脳血管内治療と脳外科手術のベストバランスを目指して
脳血管内治療は近年、治療の有効性や安全性も飛躍的に向上し、国民が求める低侵襲医療の代表の一つに成長しつつあります。血管内治療は一般的に低侵襲といわれますが、安易に治療し術後に再発を繰り返すようではけっして良い治療法とはいえません。当院の強みは脳血管内治療と外科手術の‘‘いいとこどり‘‘ができ、患者さんにとってハイレベルで最適な治療法の選択肢が提供できることだと考えています。
当センターは脳血管内治療が脳卒中医療の重要な治療モダリティとして、また脳神経外科手術の治療オプションの柱として、さらに認知度を高めこの治療の恩恵を一人でも多くの患者さんが享受できるように努めていくことを目指しています。
脳血管内治療センター センター長
菊地 統
脳血管内治療センターのロゴマークについて
脳血管内治療センター Hakuyokai Neuroendovascular Therapy Center (HyNET)のロゴマーク
当センターのロゴマークは脳血管内治療の中心的なデバイス(治療器材)であるステントがモチーフになっています。中央の暖色のグラデーション部分は捕らえられた血栓などを示していますが、単に治療するということだけでなく「安心」や「希望」など温かさを感じてもらえるようなデザインとしていただきました。我々はこのステントのモチーフに様々な思いを込めました。
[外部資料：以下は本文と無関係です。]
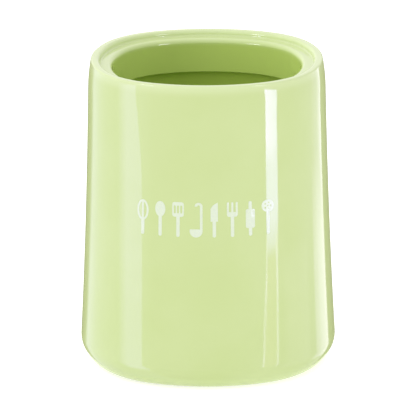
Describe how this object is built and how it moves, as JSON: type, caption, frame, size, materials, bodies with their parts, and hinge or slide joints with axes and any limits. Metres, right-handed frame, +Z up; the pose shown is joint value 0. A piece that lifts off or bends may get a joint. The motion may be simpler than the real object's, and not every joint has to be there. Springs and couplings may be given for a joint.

また横に連なる縦線は血管内治療で用いる様々なカテーテル(器具)を表しており、繊細な形状によって技術の高さも表現しています。
ステントは金属でできた網目状の筒で、血管内腔を保持するために生まれましたが、現在も様々な目的を果たすための進化を続けており、脳血管内治療の歴史はステントの登場と進化の歴史そのものと言っても過言でありません。
- 1977年
グルンチッヒらによってバルーンカテーテルによる冠動脈治療が初めて施行されました。バルーンカテーテルの欠点(解離や急性閉塞)を補うべくステントが登場したのは1980年代になってからで脳血管内治療はその後循環器科のカテーテル治療技術を応用することから始まりました。 - 1980年代
バルーンカテーテルの欠点(解離や急性閉塞)を補うべくステントが登場します。脳血管内治療はその後循環器科のカテーテル治療技術を応用することから始まりました。 - 2008年
頚部内頚動脈狭窄症に対するカテーテル治療として頚動脈ステントが日本で認可され、血管内腔が狭窄した頚動脈を切開することなく元の太さに拡げることができるようになりました。このモチーフは単に狭窄した血管を拡げているだけではなく、頚動脈治療の新たな選択肢・新たな歴史が生まれた瞬間を捉えているようでもあり、まさに脳血管内治療の希望に満ちた未来を切り拓く様も表しているといえます。 - 2010年
脳動脈瘤塞栓用ステントが日本で認可されました。このステントの登場により脳血管内治療にはこれまで不向きとされていた瘤の入り口が広い(広頚)動脈瘤に対して塞栓コイルが瘤外に飛び出ることなく留置が可能となりました。さらに2015年にはフローダイバーターステントが日本で認可されました。母血管に展開することで瘤内への血液流入を減じ、瘤の自然な血栓化・治癒を促すという画期的治療で、コイル塞栓の課題であった再発リスクを格段に抑えることに成功しています。我々はこのロゴマークに動脈瘤とともに患者さんの憂いや悩みも同時に封じたい、そのような思いも込めています。 - 2014年
脳血栓回収用デバイス(ステントレトリーバー)が日本で認可されました。血栓溶解剤の投与が間に合わなかったケースや投与後も再開通が得られず放置すれば大きな梗塞巣が生じてしまうようなケースでも、このステントの登場で直接血栓を取り除き危機を回避することが可能となりました。このステントは不幸にも脳梗塞で搬送となった患者さんの脳血栓だけでなく患者さんやご家族の心配や不安をも取り除くものでありたいと願っています。